*Directions*.
The first line to copy is the one with "adhesive_strip()"; the last is the one with "for body, members". Copy each line in that range exactly, leaving out all others.

*Data rows*.

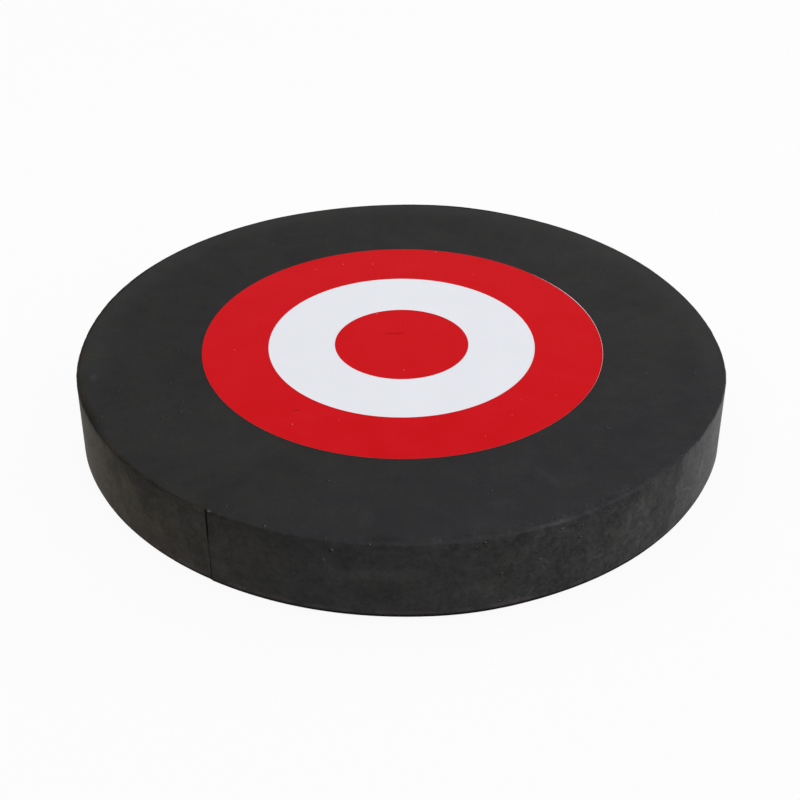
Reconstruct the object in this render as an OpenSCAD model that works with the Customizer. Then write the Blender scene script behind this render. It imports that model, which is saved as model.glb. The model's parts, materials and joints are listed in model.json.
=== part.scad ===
// Round foam archery target with a stuck-on bullseye face.
// The back of the foam lies on z = 0, the printed face looks up, and the front is towards -Y.

/* [Foam disc] */
// Diameter of the foam disc
disc_d = 240; // [180:5:400]
// Thickness of the foam disc
disc_t = 30; // [15:1:60]
// Radius of the rim round the printed side
front_rim_r = 0.6; // [0.2:0.1:2]
// Radius of the rim round the back
back_rim_r = 1; // [0.2:0.1:3]

/* [Cutting seam] */
// Where the cutter came in and went out, in degrees from the front towards the left
seam_angle = 32; // [0:1:90]
// Width of the seam at the wall
seam_w = 0.5; // [0.2:0.1:1.5]
// Depth of the seam into the foam
seam_depth = 2; // [0.5:0.5:6]

/* [Printed face] */
// Diameter of the film, as it was cut
film_d = 151; // [120:0.5:170]
// Diameter of the white ring
white_d = 100.5; // [80:0.5:115]
// Diameter of the red centre
centre_d = 50.5; // [20:0.5:75]
// How far the red was printed past the cut all round
bleed = 0.2; // [0:0.05:2]
// How far the print lies off the middle of its film
print_shift = 0.3; // [0:0.05:1.5]
// Direction of that shift, in degrees from the right towards the back
print_shift_angle = 195; // [0:5:355]
// How far the film was stuck off the middle of the foam, to the right
film_x = 0.6; // [-5:0.1:5]
// How far the film was stuck off the middle of the foam, to the back
film_y = 2.2; // [-5:0.1:5]

/* [Layers of the face] */
// Thickness of the adhesive coat on the foam
adhesive_t = 0.04; // [0.02:0.01:0.1]
// Thickness of the white film
film_t = 0.12; // [0.05:0.01:0.3]
// Thickness of the red ink
ink_t = 0.03; // [0.02:0.01:0.06]

/* [Hidden] */

$fn = 120;

disc_r = disc_d / 2;
print_d = film_d + 2 * bleed;

// Each layer of the face lies on the one before it.
adhesive_z = disc_t;
film_z = adhesive_z + adhesive_t;
ink_z = film_z + film_t;

// How far a cutting shape runs past what it cuts
overrun = 1;

foam_black = "#2c2c2c";
adhesive_cream = "#cfc7b3";
film_white = "#e8ebf1";
ink_red = "#cc111a";

// A flat round layer of the face, centred on the film, with its underside at z
module layer(d, t, z) {
    translate([film_x, film_y, z]) cylinder(d = d, h = t);
}

// The same for what was printed, which lies a little off the middle of the film
module printed_layer(d, t, z) {
    translate(print_shift * [cos(print_shift_angle), sin(print_shift_angle), 0]) layer(d, t, z);
}

// Half of the disc's section, from its axis to its wall, with both rims rounded
module disc_section() {
    half_t = disc_t / 2;
    square([disc_r - back_rim_r, half_t]);
    translate([0, half_t]) square([disc_r - front_rim_r, half_t]);
    translate([0, back_rim_r]) square([disc_r, disc_t - back_rim_r - front_rim_r]);
    translate([disc_r - back_rim_r, back_rim_r]) circle(r = back_rim_r);
    translate([disc_r - front_rim_r, disc_t - front_rim_r]) circle(r = front_rim_r);
}

// The slit that the two ends of the cut leave down the wall, closing to nothing inside the foam
module cutting_seam() {
    half_w = seam_w / 2;
    rotate([0, 0, -seam_angle])
        translate([0, -disc_r, -overrun])
            linear_extrude(height = disc_t + 2 * overrun)
                polygon([[-half_w, -overrun], [half_w, -overrun], [half_w, 0], [0, seam_depth], [-half_w, 0]]);
}

module foam_disc() {
    color(foam_black)
        difference() {
            rotate_extrude() disc_section();
            cutting_seam();
        }
}

module face_adhesive() {
    color(adhesive_cream) layer(film_d, adhesive_t, adhesive_z);
}

module face_film() {
    color(film_white) layer(film_d, film_t, film_z);
}

// The outer red ring, which ends where the film was cut or, on the side where it falls short, where it was printed
module red_ring() {
    color(ink_red)
        difference() {
            intersection() {
                printed_layer(print_d, ink_t, ink_z);
                layer(film_d, ink_t, ink_z);
            }
            printed_layer(white_d, ink_t + 2 * overrun, ink_z - overrun);
        }
}

module red_centre() {
    color(ink_red) printed_layer(centre_d, ink_t, ink_z);
}

foam_disc();
face_adhesive();
face_film();
red_ring();
red_centre();
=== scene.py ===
"""A round foam archery target with a printed face, and the white studio that it is shown in."""

import json
import math

import bpy
from bpy.props import FloatProperty
from bpy.props import FloatVectorProperty
from bpy.props import PointerProperty
from mathutils import Matrix
from mathutils import Vector


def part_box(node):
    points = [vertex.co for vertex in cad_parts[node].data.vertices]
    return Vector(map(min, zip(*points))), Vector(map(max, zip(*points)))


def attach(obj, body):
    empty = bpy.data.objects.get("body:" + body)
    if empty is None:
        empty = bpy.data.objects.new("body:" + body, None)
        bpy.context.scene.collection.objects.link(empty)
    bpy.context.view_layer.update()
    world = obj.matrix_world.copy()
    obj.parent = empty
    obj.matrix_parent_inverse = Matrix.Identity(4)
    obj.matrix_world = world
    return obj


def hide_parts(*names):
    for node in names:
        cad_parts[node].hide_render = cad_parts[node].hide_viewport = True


bl_info = {
    "name": "Archery Target Boss",
    "version": (1, 0, 0),
    "blender": (4, 5, 0),
    "location": "3D View > Sidebar > Target",
    "description": "Makes a foam target boss with a printed face, and a white studio to show it in",
    "category": "Add Mesh",
}

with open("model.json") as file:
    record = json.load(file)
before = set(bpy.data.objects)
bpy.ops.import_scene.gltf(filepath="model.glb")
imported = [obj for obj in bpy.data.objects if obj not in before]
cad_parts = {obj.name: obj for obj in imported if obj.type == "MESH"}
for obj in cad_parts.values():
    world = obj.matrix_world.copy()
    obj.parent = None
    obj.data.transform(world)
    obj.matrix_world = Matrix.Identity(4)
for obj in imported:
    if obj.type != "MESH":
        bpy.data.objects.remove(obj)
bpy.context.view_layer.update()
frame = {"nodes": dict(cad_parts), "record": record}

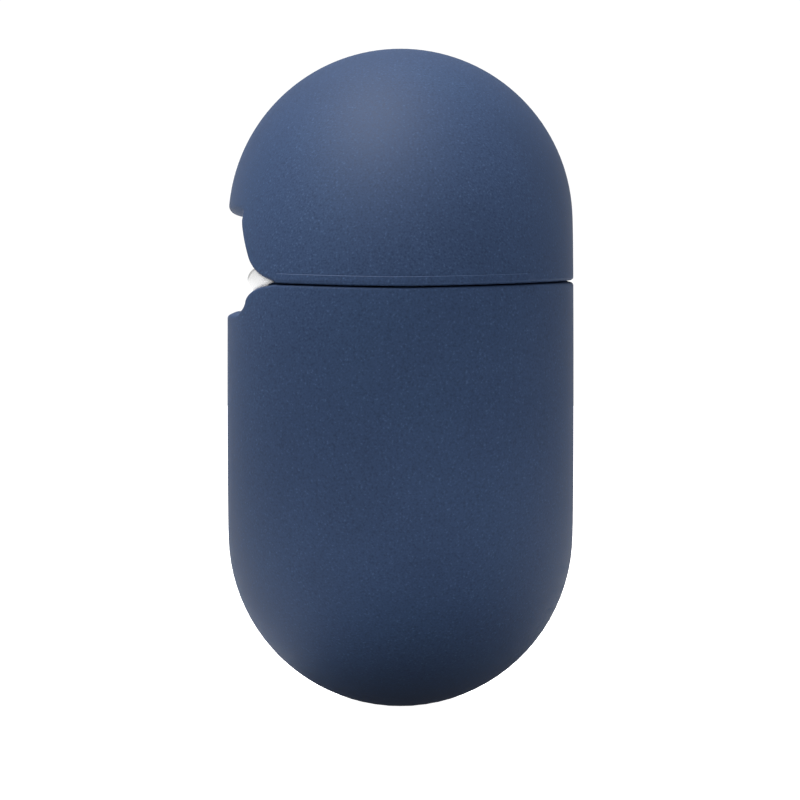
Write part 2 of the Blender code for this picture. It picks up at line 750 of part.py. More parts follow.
def port():
    """Connector shell, closed at its back, with a separate contact tongue inside."""
    depth = PORT_BACK_Z - PORT_MOUTH_Z
    middle = (0, 0, (PORT_MOUTH_Z + PORT_BACK_Z) / 2)
    shell = sheet(
        "port_shell", [stadium(PORT_HALF_WIDTH, PORT_HALF_DEPTH)], "XY", middle, depth, "steel"
    )
    inside = stadium(PORT_HALF_WIDTH - PORT_WALL, PORT_HALF_DEPTH - PORT_WALL)
    hollow_middle = (0, 0, middle[2] - PORT_WALL - PAST)
    cut(shell, sheet("cut_port_hollow", [inside], "XY", hollow_middle, depth + 2 * PAST - PORT_WALL))
    root_half = 3.5 * MM
    root_depth = 0.8 * MM
    root_top = PORT_BACK_Z - PORT_WALL * 3
    root_height = 0.9 * MM
    blade_half = 3.3 * MM
    blade_depth = 0.35 * MM
    blade_start = PORT_MOUTH_Z + 1.0 * MM
    root = block(
        "port_tongue",
        (-root_half, -root_depth, root_top - root_height),
        (root_half, root_depth, root_top),
        "chip",
    )
    blade_low = (-blade_half, -blade_depth, blade_start)
    blade_high = (blade_half, blade_depth, root_top - root_height / 2)
    join(root, block("join_port_blade", blade_low, blade_high))


def status_light():
    """Light pipe through the front wall, the light behind it, and its flat circuit."""
    pipe_front = -CASE_RADIUS + FINE_FIT / 2
    pipe_back = -CASE_INSIDE + 1.4 * MM
    length = pipe_back - pipe_front
    flange_radius = 1.3 * MM
    flange = 0.5 * MM
    profile = [
        (0, length),
        (flange_radius, length),
        (flange_radius, length - flange),
        (LIGHT_RADIUS, length - flange),
        (LIGHT_RADIUS, 0),
        (0, 0),
    ]
    turned("status_light_pipe", profile, (0, pipe_front, LIGHT_Z), "Y", "light")
    half = 0.8 * MM
    front = pipe_back + FINE_FIT
    back = front + 0.7 * MM
    block("status_light", (-half, front, LIGHT_Z - half), (half, back, LIGHT_Z + half), "light")
    flex_y = back + FINE_FIT + FLEX_THICKNESS / 2
    status_flex(flex_y)


def status_flex(front_y):
    """Ribbon that drops behind the light, then runs back over the battery to the board."""
    half_width = 1.5 * MM
    low_z = BATTERY_TOP + FIT + FLEX_THICKNESS / 2
    bend = 0.8 * MM
    back_y = BOARD_Y - FIT
    path = [(front_y, LIGHT_Z + half_width)]
    path += arc((front_y + bend, low_z + bend), (bend, bend), 180, 270, 4)
    path.append((back_y, low_z))
    bm = bmesh.new()
    rows = [
        [bm.verts.new((x, y, z)) for x in (-half_width, half_width)]
        for y, z in path
    ]
    for first, second in zip(rows, rows[1:]):
        bm.faces.new((first[0], first[1], second[1], second[0]))
    mesh = bpy.data.meshes.new("status_light_flex")
    bm.to_mesh(mesh)
    bm.free()
    ribbon = add("status_light_flex", mesh, "flex")
    solid = ribbon.modifiers.new("thickness", "SOLIDIFY")
    solid.thickness = FLEX_THICKNESS
    solid.offset = 0


def coil():
    """Flat stadium-shaped winding on the back wall, with a ferrite shield in front of it."""
    back = CASE_INSIDE - FIT
    coil_y = back - COIL_THICKNESS / 2
    shield_y = back - COIL_THICKNESS - FINE_FIT - SHIELD_THICKNESS / 2
    outer = stadium(COIL_HALF_WIDTH, COIL_HALF_HEIGHT)
    inner = stadium(COIL_HALF_WIDTH - COIL_RING, COIL_HALF_HEIGHT - COIL_RING)
    sheet("charging_coil", [outer, inner], "XZ", (0, coil_y, BUTTON_Z), COIL_THICKNESS, "copper")
    hole_radius = BUTTON_FLANGE + FIT
    hole = arc((0, 0), (hole_radius, hole_radius), 0, 345, 23)
    shield = sheet(
        "ferrite_shield", [outer, hole], "XZ", (0, shield_y, BUTTON_Z), SHIELD_THICKNESS, "ferrite"
    )
    return shield


def hang_lid():
    """Parent everything that lifts with the lid to an empty on the hinge's axis."""
    axis = bpy.data.objects.new("lid_axis", None)
    axis.location = (0, HINGE_Y, SEAM_Z)
    axis.empty_display_size = BARREL_RADIUS
    PARTS.objects.link(axis)
    for name in LID_PIECES:
        piece = bpy.data.objects[name]
        piece.parent = axis
        piece.matrix_parent_inverse = Matrix.Translation(-axis.location)


LID_PIECES = (
    "cover_lid",
    "cover_adhesive_strip",
    "lid_shell",
    "lid_liner",
    "hinge_lid_leaf",
    "lid_hinge_screw_1",
    "lid_hinge_screw_2",
    "lid_closure_magnet_left",
    "lid_closure_magnet_right",
)

cover_lid()
cover_base()
adhesive_strip()
lid_shell()
base_shell()
cradle()
lid_liner()
hinge()
magnets()
contacts()
contact_flexes()
pairing_button()
pairing_switch()
main_board()
battery()
port()
status_light()
coil()
hang_lid()
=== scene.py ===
"""Looks of the earbuds charging case and its cover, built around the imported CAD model.

Every shell is a pill: a flat rounded plate in the XZ plane, grown outwards by a ball. A shell
half is meshed in columns that climb from its rim to the ridge, so that the rim, the hinge
notch and every rounded edge are clean rows of faces.
"""

import json
import math

import bmesh
import bpy
import numpy as np
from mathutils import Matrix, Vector

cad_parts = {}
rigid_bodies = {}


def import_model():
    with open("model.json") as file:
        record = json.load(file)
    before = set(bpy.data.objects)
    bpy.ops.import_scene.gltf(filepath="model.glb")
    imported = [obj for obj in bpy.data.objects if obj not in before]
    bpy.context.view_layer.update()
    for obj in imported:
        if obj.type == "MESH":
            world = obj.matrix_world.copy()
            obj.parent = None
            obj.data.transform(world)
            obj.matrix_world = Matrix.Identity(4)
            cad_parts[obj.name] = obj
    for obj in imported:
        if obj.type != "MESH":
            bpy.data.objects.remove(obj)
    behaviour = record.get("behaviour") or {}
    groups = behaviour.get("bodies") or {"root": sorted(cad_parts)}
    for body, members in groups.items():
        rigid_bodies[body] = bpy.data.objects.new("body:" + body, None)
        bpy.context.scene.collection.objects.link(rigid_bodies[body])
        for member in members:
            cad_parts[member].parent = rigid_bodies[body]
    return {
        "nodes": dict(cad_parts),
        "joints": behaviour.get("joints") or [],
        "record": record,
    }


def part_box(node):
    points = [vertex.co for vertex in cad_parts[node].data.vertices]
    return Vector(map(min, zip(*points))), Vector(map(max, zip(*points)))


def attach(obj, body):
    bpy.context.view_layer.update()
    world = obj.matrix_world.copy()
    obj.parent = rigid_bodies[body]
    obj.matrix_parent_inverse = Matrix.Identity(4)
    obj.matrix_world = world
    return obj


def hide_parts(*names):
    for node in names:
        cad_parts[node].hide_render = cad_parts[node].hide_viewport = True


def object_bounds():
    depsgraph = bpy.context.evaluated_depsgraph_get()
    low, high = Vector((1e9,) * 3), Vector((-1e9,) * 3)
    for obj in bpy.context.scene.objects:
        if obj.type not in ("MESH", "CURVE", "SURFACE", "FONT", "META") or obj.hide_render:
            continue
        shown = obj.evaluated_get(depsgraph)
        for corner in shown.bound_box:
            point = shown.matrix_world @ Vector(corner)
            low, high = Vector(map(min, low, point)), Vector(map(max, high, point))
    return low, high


for leftover in list(bpy.data.objects):
    bpy.data.objects.remove(leftover)
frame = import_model()
cad_box = [list(corner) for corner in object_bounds()]

MM = 0.001

# ---- Sizes from the frame ----

_, cover_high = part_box("cover_base")
_, case_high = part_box("base_shell")
lid_hinge = next(joint for joint in frame["joints"] if joint["name"] == "lid_hinge")
HINGE_Y, SEAM_Z = lid_hinge["pos_m"][1:]
COVER_RADIUS = cover_high.y
CASE_RADIUS = case_high.y
TOP_Z = cad_box[1][2]
CENTRE_Z = TOP_Z / 2
PLATE_HALF_WIDTH = cover_high.x - COVER_RADIUS
PLATE_HALF_HEIGHT = CENTRE_Z - COVER_RADIUS
PLATE_CORNER = 10.15 * MM
CORNER_X = PLATE_HALF_WIDTH - PLATE_CORNER
CORNER_RISE = PLATE_HALF_HEIGHT - PLATE_CORNER
WALL = 1.3 * MM
COVER_INSIDE = COVER_RADIUS - WALL
CASE_INSIDE = CASE_RADIUS - WALL
COVER_GAP = 0.10 * MM  # the soft cover's edges all but meet


# ---- Points on a pill ----


def plate_distance(x, z):
    """Distance from the plate in its own plane, 0 inside it."""
    across = np.maximum(np.abs(x) - CORNER_X, 0)
    up = np.maximum(np.abs(z - CENTRE_Z) - CORNER_RISE, 0)
    corner = np.hypot(across, up) - PLATE_CORNER
    return np.maximum(corner, 0)


def depth_at(x, z, radius):
    """How far a pill's surface stands off the plate's plane."""
    return np.sqrt(np.maximum(radius**2 - plate_distance(x, z) ** 2, 0))


def nearest_plate_point(points):
    x, z = points[..., 0], points[..., 2] - CENTRE_Z
    across = np.maximum(np.abs(x) - CORNER_X, 0)
    up = np.maximum(np.abs(z) - CORNER_RISE, 0)
    length = np.hypot(across, up)
    shrink = np.minimum(1, PLATE_CORNER / np.maximum(length, 1e-12))
    near_x = np.sign(x) * (np.minimum(np.abs(x), CORNER_X) + across * shrink)
    near_z = np.sign(z) * (np.minimum(np.abs(z), CORNER_RISE) + up * shrink) + CENTRE_Z
    return np.stack([near_x, np.zeros_like(near_x), near_z], -1)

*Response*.
adhesive_strip()
lid_shell()
base_shell()
cradle()
lid_liner()
hinge()
magnets()
contacts()
contact_flexes()
pairing_button()
pairing_switch()
main_board()
battery()
port()
status_light()
coil()
hang_lid()
=== scene.py ===
"""Looks of the earbuds charging case and its cover, built around the imported CAD model.

Every shell is a pill: a flat rounded plate in the XZ plane, grown outwards by a ball. A shell
half is meshed in columns that climb from its rim to the ridge, so that the rim, the hinge
notch and every rounded edge are clean rows of faces.
"""

import json
import math

import bmesh
import bpy
import numpy as np
from mathutils import Matrix, Vector

cad_parts = {}
rigid_bodies = {}


def import_model():
    with open("model.json") as file:
        record = json.load(file)
    before = set(bpy.data.objects)
    bpy.ops.import_scene.gltf(filepath="model.glb")
    imported = [obj for obj in bpy.data.objects if obj not in before]
    bpy.context.view_layer.update()
    for obj in imported:
        if obj.type == "MESH":
            world = obj.matrix_world.copy()
            obj.parent = None
            obj.data.transform(world)
            obj.matrix_world = Matrix.Identity(4)
            cad_parts[obj.name] = obj
    for obj in imported:
        if obj.type != "MESH":
            bpy.data.objects.remove(obj)
    behaviour = record.get("behaviour") or {}
    groups = behaviour.get("bodies") or {"root": sorted(cad_parts)}
    for body, members in groups.items():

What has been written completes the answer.